Second, it is important to recognize that the enactment of the statute waiving sovereign immunity did not establish any new duty of care for governmental entities. The statute's sole purpose was to waive that immunity which prevented recovery for breaches of existing common law duties of care... .
Third, there is not now, nor has there ever been, any common law duty for either a private person or a governmental entity to enforce the law for the benefit of an individual or a specific group of individuals. In addition, there is no common law duty to prevent the misconduct of third persons. See Restatement (Second) of Torts § 315 (1964).
Fourth, under the constitutional doctrine of separation of powers, the judicial branch must not interfere with the discretionary functions of the legislative or executive branches of government absent a violation of constitutional or statutory rights. See Commercial Carrier; Askew v. Schuster, 331 So.2d 297 (Fla. 1976); art. II, § 3, Fla. Const. Judicial intervention through private tort suits . .. would violate the separation of powers doctrine.
Fifth, certain discretionary functions of government are inherent in the act of governing and are immune from suit. Commercial Carrier. It is "the nature of the conduct, rather than the status of the actor," that determines whether the function is the type of discretionary function which is, by its nature, immune from tort liability. Varig Airlines [United States v. S.A. Empresa de Viacao Aerea Rio Grandense (Varig Airlines), 467 U.S. 797, 104 S.Ct. 2755, 81 L.Ed.2d 660 (1984).]

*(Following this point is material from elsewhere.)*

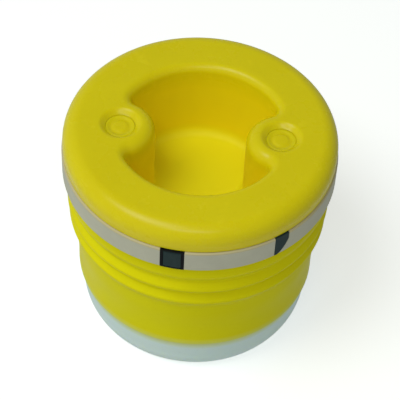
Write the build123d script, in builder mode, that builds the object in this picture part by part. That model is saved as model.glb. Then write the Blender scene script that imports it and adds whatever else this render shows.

Trianon Park, supra at 917-918.
A governmental duty to protect its citizens is a general duty to the public as a whole, and where there is only a general duty to protect the public, there is no duty of care to an individual citizen which may result in liability. Everton v. Willard, 468 So.2d 936, 938 (Fla. 1985).
In Trianon Park Condominium Park Ass'n v. City of Hialeah, 468 So.2d 912 *661 (Fla.